What is expected :: Only the lines starting at the one with "The build123d and" and ending at the one with "return skin" should be copied, exactly and with both ends kept.
** Start Data section **
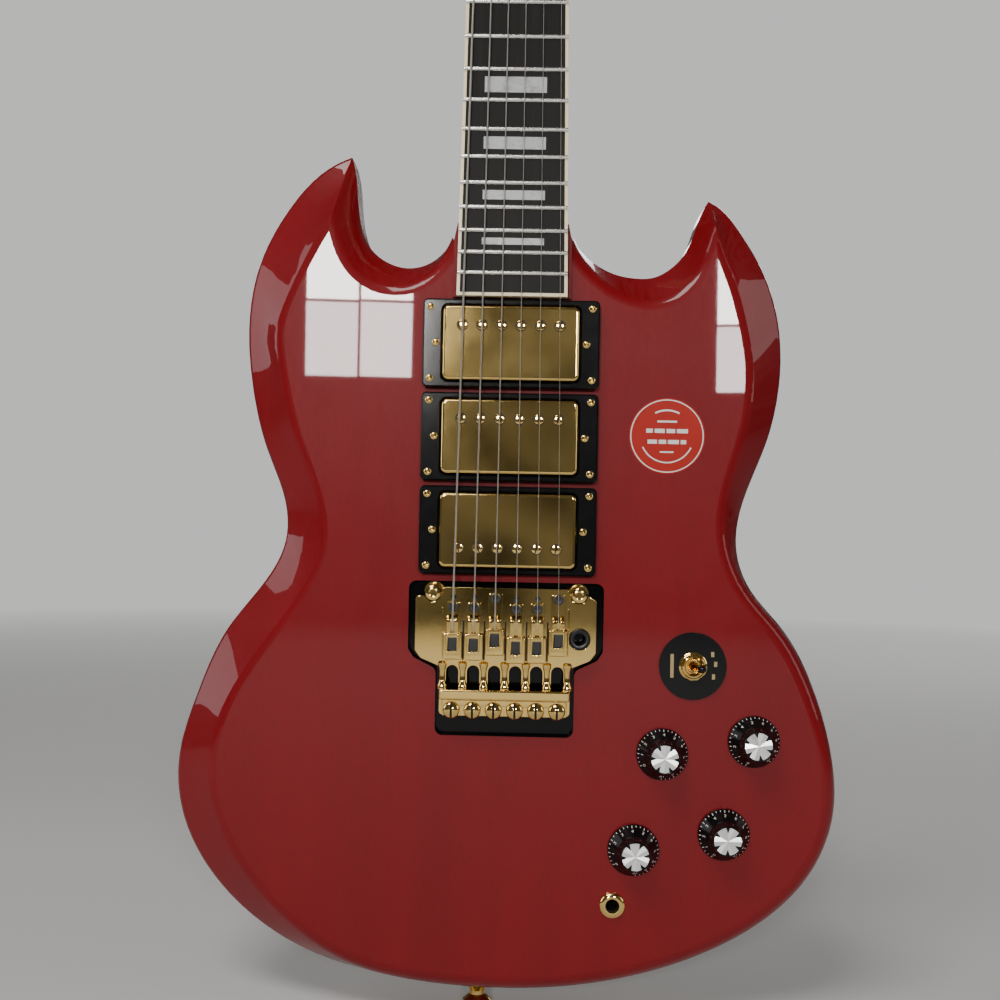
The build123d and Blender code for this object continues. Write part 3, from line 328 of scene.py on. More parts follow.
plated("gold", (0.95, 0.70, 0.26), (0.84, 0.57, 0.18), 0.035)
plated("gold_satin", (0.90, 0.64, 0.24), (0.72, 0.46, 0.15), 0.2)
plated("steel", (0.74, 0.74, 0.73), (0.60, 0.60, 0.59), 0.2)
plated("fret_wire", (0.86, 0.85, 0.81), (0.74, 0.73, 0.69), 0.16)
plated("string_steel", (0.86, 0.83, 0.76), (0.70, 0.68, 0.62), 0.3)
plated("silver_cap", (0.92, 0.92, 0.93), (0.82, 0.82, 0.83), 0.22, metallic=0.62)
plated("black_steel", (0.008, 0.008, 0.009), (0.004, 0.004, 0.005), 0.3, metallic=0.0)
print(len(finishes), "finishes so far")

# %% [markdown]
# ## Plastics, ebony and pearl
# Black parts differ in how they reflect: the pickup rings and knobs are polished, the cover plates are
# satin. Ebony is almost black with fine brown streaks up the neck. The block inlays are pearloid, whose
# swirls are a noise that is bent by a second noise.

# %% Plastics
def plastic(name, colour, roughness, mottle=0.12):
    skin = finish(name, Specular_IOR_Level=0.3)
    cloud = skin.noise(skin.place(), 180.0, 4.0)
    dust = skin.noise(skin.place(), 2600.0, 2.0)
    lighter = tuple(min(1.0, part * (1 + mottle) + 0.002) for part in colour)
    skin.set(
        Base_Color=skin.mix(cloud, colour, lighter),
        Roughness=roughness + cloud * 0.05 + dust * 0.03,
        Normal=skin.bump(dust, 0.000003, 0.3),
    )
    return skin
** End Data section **
** Start Data section **
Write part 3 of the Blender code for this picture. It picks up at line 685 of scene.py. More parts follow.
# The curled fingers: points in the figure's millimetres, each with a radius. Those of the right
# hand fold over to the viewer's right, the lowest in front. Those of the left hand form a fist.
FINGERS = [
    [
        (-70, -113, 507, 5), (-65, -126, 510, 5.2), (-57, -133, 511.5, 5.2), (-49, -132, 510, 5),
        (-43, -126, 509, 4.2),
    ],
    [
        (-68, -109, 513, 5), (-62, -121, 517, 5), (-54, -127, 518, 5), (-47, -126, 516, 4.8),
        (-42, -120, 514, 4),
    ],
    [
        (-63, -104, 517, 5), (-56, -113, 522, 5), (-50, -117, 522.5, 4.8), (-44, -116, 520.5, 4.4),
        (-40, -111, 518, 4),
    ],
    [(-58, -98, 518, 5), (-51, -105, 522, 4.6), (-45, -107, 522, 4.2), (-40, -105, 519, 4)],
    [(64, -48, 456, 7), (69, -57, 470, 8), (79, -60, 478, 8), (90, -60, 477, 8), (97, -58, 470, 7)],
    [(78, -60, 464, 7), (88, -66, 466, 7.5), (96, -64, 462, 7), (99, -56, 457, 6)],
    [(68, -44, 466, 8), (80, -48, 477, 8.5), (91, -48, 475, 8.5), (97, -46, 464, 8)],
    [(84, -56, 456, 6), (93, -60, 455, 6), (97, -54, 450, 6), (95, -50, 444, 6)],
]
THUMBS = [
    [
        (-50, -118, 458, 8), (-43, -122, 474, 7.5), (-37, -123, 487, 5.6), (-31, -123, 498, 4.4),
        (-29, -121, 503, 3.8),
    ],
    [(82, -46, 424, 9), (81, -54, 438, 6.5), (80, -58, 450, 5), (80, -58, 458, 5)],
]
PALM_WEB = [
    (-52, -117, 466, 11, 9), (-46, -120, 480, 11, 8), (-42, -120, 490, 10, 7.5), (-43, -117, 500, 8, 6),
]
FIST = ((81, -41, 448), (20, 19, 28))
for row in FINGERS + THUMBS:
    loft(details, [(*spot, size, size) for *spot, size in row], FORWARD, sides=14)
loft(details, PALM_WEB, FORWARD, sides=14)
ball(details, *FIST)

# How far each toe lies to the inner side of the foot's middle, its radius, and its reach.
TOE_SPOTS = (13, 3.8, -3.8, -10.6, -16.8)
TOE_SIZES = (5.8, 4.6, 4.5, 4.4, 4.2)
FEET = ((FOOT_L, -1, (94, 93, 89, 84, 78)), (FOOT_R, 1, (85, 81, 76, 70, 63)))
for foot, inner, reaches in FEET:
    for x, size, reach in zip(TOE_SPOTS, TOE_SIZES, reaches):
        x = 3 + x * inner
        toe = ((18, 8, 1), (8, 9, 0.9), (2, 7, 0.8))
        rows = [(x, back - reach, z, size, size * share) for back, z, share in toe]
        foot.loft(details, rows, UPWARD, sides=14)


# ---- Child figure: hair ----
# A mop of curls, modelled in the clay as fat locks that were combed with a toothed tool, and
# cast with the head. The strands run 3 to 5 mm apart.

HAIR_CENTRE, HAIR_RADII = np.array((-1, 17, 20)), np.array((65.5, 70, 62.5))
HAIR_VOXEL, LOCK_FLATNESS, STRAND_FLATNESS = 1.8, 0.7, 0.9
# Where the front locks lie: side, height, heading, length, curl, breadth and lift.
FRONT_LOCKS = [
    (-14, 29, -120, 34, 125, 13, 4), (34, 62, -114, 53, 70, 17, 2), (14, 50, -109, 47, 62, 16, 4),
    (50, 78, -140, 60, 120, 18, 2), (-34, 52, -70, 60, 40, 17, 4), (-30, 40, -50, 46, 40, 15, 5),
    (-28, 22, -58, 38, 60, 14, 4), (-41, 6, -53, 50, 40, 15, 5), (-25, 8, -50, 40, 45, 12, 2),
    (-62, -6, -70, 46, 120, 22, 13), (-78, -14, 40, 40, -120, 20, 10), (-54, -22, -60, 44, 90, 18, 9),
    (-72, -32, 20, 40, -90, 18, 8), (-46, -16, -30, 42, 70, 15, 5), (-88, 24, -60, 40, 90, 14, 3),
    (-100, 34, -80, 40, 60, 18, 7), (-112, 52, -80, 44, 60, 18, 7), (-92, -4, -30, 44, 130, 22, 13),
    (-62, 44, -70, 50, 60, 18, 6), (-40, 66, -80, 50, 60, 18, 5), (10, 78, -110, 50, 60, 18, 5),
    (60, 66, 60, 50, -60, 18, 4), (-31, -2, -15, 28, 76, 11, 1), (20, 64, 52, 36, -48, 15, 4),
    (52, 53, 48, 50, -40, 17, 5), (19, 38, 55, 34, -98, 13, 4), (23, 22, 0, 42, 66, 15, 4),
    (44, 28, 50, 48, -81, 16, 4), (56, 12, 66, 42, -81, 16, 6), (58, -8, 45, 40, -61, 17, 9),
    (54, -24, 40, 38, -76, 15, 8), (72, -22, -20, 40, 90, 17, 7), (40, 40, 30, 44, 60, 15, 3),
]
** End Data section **
Output below ::
The build123d and Blender code for this object continues. Write part 3, from line 328 of scene.py on. More parts follow.
plated("gold", (0.95, 0.70, 0.26), (0.84, 0.57, 0.18), 0.035)
plated("gold_satin", (0.90, 0.64, 0.24), (0.72, 0.46, 0.15), 0.2)
plated("steel", (0.74, 0.74, 0.73), (0.60, 0.60, 0.59), 0.2)
plated("fret_wire", (0.86, 0.85, 0.81), (0.74, 0.73, 0.69), 0.16)
plated("string_steel", (0.86, 0.83, 0.76), (0.70, 0.68, 0.62), 0.3)
plated("silver_cap", (0.92, 0.92, 0.93), (0.82, 0.82, 0.83), 0.22, metallic=0.62)
plated("black_steel", (0.008, 0.008, 0.009), (0.004, 0.004, 0.005), 0.3, metallic=0.0)
print(len(finishes), "finishes so far")

# %% [markdown]
# ## Plastics, ebony and pearl
# Black parts differ in how they reflect: the pickup rings and knobs are polished, the cover plates are
# satin. Ebony is almost black with fine brown streaks up the neck. The block inlays are pearloid, whose
# swirls are a noise that is bent by a second noise.

# %% Plastics
def plastic(name, colour, roughness, mottle=0.12):
    skin = finish(name, Specular_IOR_Level=0.3)
    cloud = skin.noise(skin.place(), 180.0, 4.0)
    dust = skin.noise(skin.place(), 2600.0, 2.0)
    lighter = tuple(min(1.0, part * (1 + mottle) + 0.002) for part in colour)
    skin.set(
        Base_Color=skin.mix(cloud, colour, lighter),
        Roughness=roughness + cloud * 0.05 + dust * 0.03,
        Normal=skin.bump(dust, 0.000003, 0.3),
    )
    return skin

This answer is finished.